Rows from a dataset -
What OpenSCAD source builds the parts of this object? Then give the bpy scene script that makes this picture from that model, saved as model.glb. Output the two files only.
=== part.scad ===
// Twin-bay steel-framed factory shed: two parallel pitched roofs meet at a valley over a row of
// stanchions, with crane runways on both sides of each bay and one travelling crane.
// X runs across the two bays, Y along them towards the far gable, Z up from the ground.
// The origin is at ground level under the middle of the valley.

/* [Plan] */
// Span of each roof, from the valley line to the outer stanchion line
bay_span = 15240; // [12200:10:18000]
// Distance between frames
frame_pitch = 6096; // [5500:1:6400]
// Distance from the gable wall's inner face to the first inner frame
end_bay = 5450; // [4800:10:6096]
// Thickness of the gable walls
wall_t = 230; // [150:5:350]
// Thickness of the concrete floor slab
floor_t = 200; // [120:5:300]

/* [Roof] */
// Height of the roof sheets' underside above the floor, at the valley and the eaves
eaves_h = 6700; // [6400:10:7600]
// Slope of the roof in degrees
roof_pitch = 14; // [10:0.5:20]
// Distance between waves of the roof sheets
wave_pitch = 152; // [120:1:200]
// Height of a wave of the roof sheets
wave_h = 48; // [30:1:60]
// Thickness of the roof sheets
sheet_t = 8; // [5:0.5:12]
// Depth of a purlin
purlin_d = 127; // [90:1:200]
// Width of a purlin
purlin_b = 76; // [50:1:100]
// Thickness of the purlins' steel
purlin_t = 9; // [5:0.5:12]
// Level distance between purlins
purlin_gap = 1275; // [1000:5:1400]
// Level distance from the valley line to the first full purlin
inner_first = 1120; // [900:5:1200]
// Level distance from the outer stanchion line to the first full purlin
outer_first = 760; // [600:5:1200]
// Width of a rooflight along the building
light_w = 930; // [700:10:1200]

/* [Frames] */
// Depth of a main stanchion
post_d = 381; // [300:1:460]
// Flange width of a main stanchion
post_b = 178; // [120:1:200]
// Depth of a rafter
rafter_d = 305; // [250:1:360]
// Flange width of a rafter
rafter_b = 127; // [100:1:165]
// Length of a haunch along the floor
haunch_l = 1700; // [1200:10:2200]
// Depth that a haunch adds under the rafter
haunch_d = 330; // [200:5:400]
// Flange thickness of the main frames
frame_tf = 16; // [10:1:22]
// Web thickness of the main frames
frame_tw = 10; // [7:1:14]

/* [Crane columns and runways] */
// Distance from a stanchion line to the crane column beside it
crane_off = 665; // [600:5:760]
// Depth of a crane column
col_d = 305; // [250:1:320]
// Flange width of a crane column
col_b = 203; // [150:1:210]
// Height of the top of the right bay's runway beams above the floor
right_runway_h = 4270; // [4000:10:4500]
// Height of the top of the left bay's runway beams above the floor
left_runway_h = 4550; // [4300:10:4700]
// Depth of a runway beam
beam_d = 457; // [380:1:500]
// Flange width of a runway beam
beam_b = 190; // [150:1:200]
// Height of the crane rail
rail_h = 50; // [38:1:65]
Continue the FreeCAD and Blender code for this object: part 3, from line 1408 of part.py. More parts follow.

WRITTEN TASK -
Pick out each line containing the string "that" and copy it.

PROBLEM SOLUTION -
What OpenSCAD source builds the parts of this object? Then give the bpy scene script that makes this picture from that model, saved as model.glb. Output the two files only.
// Depth that a haunch adds under the rafter